Work to complete:
The listing below contains a span that opens with the line containing "Continue the build123d" and closes with the line containing "0, 1)), mode=Mode.INTERSECT)". Return that span exactly.

Exercise input:
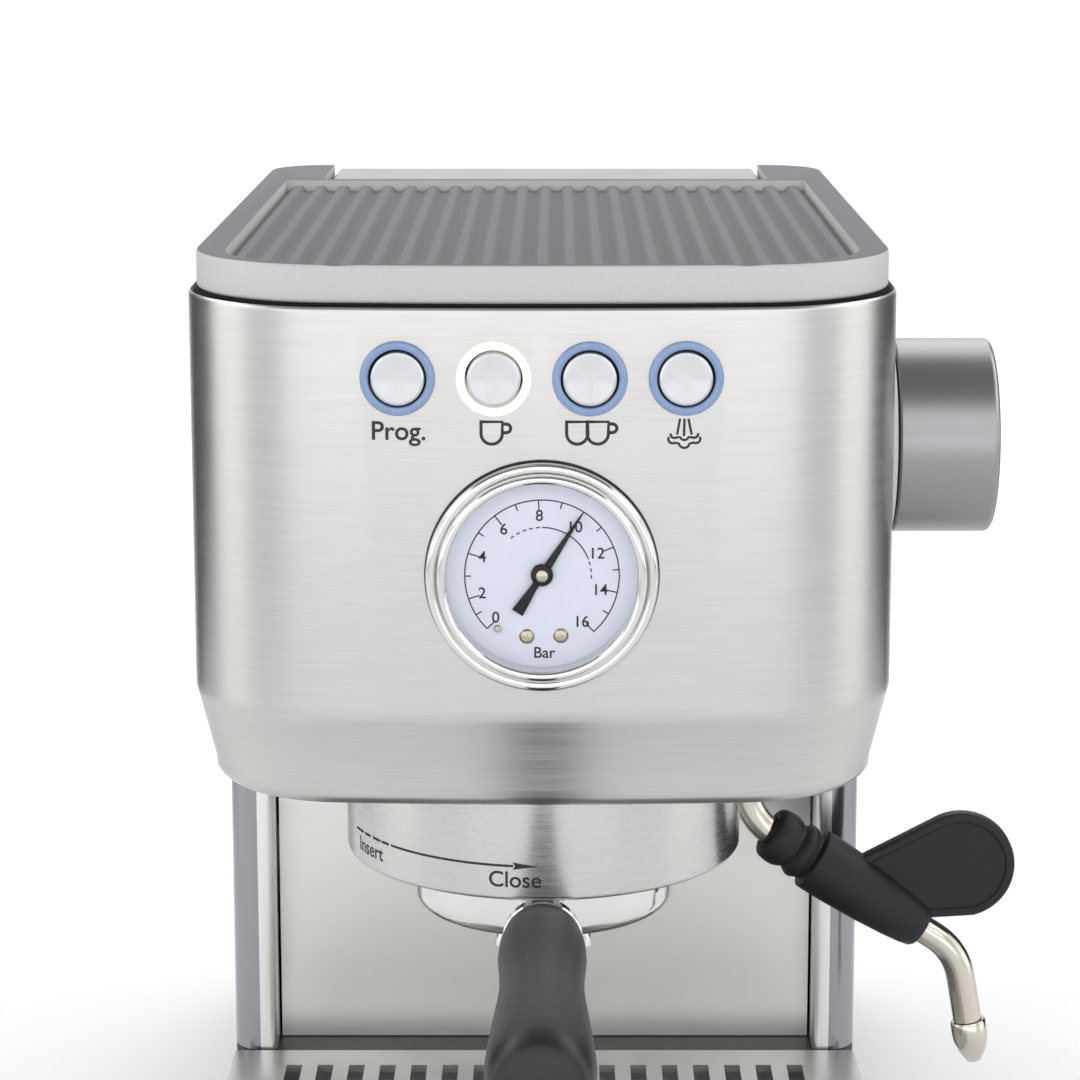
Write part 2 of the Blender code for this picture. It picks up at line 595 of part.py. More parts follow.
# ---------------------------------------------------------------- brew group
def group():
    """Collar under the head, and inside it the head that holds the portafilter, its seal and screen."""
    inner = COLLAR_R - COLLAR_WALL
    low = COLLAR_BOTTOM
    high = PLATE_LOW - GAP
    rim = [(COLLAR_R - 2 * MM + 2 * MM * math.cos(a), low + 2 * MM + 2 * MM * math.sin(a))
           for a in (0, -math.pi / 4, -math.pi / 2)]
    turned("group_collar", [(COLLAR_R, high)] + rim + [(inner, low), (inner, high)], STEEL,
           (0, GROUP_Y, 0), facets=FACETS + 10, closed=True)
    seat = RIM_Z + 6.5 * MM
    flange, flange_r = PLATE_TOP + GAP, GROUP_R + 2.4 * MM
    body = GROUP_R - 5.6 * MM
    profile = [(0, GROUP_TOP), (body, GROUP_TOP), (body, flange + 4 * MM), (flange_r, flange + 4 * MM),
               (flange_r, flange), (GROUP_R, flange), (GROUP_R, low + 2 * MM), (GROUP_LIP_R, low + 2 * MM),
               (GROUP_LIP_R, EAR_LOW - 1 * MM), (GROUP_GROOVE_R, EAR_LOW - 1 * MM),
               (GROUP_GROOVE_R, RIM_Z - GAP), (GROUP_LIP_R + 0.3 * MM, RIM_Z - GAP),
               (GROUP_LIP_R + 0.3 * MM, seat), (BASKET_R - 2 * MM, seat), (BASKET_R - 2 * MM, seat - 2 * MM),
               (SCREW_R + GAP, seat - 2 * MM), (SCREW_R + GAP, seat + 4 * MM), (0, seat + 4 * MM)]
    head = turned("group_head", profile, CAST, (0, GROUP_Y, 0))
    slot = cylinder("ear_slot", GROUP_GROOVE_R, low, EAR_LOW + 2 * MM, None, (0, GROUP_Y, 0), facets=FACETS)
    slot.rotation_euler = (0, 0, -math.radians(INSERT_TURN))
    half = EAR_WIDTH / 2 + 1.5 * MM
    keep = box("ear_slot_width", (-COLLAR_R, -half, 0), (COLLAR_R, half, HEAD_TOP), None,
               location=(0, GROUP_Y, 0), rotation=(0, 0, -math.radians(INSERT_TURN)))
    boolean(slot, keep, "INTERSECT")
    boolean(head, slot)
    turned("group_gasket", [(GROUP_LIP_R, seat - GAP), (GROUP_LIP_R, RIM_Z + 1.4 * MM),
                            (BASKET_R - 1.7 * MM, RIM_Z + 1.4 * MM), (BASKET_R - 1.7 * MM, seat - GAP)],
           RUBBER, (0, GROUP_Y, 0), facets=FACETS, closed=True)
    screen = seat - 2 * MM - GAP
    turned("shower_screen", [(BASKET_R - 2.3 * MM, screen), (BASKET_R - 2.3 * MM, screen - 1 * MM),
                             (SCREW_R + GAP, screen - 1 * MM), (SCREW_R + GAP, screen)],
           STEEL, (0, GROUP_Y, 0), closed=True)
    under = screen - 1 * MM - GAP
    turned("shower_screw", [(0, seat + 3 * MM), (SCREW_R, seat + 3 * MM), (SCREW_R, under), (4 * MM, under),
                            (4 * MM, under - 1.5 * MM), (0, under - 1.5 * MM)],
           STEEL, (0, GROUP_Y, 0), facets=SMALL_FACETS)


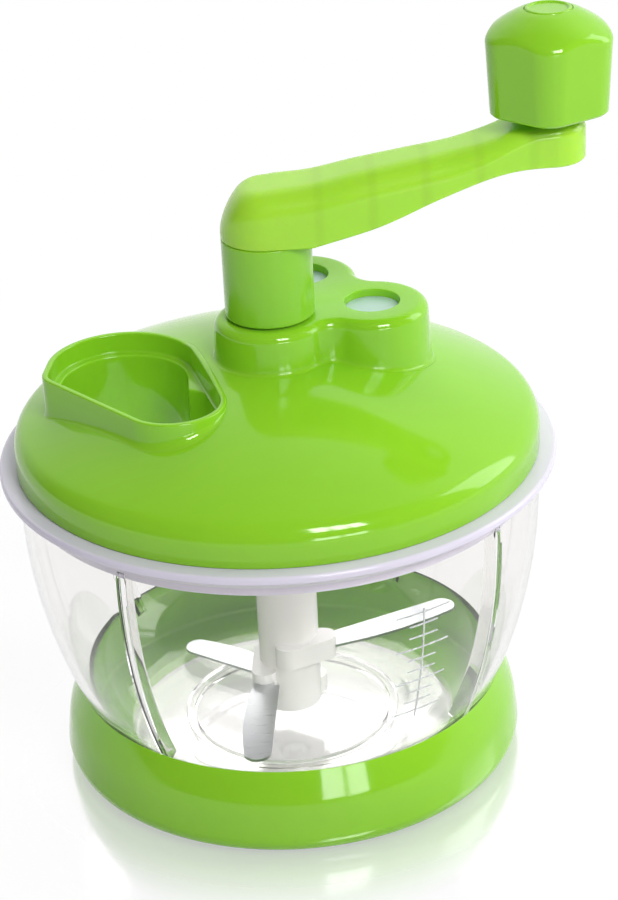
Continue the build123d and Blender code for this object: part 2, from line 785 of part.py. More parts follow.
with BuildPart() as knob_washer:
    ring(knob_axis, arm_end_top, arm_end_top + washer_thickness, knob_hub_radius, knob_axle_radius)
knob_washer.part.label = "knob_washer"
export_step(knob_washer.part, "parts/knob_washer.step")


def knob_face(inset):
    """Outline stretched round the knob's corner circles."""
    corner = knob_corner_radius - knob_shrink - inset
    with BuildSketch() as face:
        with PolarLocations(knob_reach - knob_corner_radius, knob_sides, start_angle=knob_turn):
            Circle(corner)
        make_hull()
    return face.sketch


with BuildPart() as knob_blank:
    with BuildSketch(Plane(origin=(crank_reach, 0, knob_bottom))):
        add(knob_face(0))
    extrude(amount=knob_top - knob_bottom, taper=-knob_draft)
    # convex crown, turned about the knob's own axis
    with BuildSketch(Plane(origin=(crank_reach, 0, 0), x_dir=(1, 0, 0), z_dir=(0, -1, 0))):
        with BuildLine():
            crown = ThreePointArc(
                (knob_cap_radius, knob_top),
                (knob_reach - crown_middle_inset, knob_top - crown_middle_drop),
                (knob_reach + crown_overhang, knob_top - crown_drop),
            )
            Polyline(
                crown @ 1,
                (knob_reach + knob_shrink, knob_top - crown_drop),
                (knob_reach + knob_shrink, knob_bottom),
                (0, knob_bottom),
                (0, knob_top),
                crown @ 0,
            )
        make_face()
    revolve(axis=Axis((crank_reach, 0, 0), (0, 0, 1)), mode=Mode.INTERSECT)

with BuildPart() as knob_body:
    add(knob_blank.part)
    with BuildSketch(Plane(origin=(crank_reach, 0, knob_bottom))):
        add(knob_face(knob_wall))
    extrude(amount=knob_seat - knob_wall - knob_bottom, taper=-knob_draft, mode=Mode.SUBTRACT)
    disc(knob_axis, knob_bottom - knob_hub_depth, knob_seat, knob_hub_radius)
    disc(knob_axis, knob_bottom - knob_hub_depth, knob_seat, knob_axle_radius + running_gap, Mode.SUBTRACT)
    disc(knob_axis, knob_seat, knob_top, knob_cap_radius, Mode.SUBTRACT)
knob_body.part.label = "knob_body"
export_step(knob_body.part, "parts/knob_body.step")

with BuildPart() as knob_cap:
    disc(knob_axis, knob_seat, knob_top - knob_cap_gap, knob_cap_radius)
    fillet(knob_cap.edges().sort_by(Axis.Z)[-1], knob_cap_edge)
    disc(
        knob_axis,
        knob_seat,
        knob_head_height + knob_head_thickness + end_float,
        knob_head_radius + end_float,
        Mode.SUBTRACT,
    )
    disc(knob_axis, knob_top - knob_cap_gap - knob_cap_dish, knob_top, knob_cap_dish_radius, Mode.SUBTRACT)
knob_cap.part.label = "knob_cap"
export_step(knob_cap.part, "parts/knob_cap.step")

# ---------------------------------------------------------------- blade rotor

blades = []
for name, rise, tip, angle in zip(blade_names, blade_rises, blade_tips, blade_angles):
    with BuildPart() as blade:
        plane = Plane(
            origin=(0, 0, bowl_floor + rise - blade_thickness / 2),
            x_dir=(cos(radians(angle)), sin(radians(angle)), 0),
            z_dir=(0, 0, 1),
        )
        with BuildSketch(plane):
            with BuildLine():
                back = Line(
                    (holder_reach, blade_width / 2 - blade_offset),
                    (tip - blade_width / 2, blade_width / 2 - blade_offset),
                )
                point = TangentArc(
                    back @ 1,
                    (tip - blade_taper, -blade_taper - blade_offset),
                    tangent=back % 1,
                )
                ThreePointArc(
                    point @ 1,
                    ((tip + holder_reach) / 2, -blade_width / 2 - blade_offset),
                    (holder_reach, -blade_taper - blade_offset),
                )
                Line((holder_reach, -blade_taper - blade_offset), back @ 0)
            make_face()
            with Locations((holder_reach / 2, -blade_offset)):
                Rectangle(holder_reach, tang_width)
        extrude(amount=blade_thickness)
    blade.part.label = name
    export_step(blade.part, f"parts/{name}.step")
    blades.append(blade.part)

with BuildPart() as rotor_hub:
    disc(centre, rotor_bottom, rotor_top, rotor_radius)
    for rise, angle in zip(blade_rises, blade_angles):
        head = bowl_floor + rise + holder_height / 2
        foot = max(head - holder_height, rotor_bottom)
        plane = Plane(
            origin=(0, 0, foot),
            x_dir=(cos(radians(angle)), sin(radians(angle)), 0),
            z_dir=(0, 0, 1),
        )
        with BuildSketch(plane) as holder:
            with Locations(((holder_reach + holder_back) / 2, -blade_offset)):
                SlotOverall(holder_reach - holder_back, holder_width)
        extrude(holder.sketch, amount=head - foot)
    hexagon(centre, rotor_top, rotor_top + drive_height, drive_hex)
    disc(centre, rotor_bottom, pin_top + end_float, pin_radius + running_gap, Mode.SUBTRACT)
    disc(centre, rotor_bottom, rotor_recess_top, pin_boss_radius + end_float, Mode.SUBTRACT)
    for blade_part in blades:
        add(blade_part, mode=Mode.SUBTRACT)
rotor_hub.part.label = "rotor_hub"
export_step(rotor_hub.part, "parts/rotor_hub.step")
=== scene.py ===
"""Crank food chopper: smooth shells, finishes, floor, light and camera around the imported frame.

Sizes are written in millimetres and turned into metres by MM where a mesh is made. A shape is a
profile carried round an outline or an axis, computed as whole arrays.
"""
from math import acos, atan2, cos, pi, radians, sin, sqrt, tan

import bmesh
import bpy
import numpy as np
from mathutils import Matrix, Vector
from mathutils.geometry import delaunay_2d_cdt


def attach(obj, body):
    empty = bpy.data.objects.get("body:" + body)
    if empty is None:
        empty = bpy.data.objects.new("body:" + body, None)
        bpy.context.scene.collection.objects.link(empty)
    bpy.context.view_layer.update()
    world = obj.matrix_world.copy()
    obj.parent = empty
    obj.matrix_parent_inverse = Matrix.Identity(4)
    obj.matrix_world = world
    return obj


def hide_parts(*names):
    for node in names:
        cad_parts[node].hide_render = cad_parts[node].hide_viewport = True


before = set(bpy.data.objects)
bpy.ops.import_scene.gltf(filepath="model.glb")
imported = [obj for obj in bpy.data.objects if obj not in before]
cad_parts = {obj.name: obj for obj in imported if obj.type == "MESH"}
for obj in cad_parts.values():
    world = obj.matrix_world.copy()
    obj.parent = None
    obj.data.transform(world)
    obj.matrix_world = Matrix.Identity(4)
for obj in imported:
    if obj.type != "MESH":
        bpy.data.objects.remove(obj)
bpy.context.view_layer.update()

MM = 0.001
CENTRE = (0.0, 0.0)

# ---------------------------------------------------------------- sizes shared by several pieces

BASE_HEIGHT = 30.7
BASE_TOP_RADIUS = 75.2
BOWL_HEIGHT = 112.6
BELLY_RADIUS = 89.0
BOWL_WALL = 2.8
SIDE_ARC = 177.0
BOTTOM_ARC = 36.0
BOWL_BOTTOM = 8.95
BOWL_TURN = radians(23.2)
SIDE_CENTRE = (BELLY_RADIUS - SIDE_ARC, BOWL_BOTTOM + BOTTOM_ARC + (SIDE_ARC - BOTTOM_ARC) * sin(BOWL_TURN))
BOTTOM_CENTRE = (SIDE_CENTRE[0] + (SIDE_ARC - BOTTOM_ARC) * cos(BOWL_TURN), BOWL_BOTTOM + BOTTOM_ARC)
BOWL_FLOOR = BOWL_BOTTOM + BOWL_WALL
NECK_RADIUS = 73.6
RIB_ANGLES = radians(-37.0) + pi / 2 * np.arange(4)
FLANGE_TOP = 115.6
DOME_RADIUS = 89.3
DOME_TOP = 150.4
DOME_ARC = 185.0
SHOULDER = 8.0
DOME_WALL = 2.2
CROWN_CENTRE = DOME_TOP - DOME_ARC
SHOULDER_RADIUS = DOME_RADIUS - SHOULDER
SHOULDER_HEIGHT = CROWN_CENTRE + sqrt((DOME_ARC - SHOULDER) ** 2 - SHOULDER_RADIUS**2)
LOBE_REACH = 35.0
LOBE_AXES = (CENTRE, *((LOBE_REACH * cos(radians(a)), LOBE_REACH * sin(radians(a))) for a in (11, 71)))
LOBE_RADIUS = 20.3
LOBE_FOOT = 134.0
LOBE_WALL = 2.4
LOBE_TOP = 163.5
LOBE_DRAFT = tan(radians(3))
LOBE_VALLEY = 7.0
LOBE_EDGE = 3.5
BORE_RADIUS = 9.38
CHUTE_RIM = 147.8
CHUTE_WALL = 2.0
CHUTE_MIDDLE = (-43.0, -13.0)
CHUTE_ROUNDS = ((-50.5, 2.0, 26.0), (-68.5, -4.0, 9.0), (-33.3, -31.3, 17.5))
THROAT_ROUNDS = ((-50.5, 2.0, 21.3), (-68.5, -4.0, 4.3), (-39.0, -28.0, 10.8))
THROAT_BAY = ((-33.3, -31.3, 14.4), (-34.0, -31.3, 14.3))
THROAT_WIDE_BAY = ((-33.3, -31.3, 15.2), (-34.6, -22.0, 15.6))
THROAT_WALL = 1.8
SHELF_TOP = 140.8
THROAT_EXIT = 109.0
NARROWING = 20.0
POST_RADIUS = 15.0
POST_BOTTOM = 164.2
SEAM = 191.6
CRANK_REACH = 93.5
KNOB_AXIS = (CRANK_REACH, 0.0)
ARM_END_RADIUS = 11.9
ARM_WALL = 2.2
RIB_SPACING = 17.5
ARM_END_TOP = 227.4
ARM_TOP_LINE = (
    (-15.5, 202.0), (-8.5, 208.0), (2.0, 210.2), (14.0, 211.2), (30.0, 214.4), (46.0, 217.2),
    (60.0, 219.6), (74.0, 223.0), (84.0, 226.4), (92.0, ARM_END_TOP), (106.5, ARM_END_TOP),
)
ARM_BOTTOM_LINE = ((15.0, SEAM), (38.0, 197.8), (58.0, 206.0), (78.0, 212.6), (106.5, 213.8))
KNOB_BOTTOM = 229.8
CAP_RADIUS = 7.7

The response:
Continue the build123d and Blender code for this object: part 2, from line 785 of part.py. More parts follow.
with BuildPart() as knob_washer:
    ring(knob_axis, arm_end_top, arm_end_top + washer_thickness, knob_hub_radius, knob_axle_radius)
knob_washer.part.label = "knob_washer"
export_step(knob_washer.part, "parts/knob_washer.step")


def knob_face(inset):
    """Outline stretched round the knob's corner circles."""
    corner = knob_corner_radius - knob_shrink - inset
    with BuildSketch() as face:
        with PolarLocations(knob_reach - knob_corner_radius, knob_sides, start_angle=knob_turn):
            Circle(corner)
        make_hull()
    return face.sketch


with BuildPart() as knob_blank:
    with BuildSketch(Plane(origin=(crank_reach, 0, knob_bottom))):
        add(knob_face(0))
    extrude(amount=knob_top - knob_bottom, taper=-knob_draft)
    # convex crown, turned about the knob's own axis
    with BuildSketch(Plane(origin=(crank_reach, 0, 0), x_dir=(1, 0, 0), z_dir=(0, -1, 0))):
        with BuildLine():
            crown = ThreePointArc(
                (knob_cap_radius, knob_top),
                (knob_reach - crown_middle_inset, knob_top - crown_middle_drop),
                (knob_reach + crown_overhang, knob_top - crown_drop),
            )
            Polyline(
                crown @ 1,
                (knob_reach + knob_shrink, knob_top - crown_drop),
                (knob_reach + knob_shrink, knob_bottom),
                (0, knob_bottom),
                (0, knob_top),
                crown @ 0,
            )
        make_face()
    revolve(axis=Axis((crank_reach, 0, 0), (0, 0, 1)), mode=Mode.INTERSECT)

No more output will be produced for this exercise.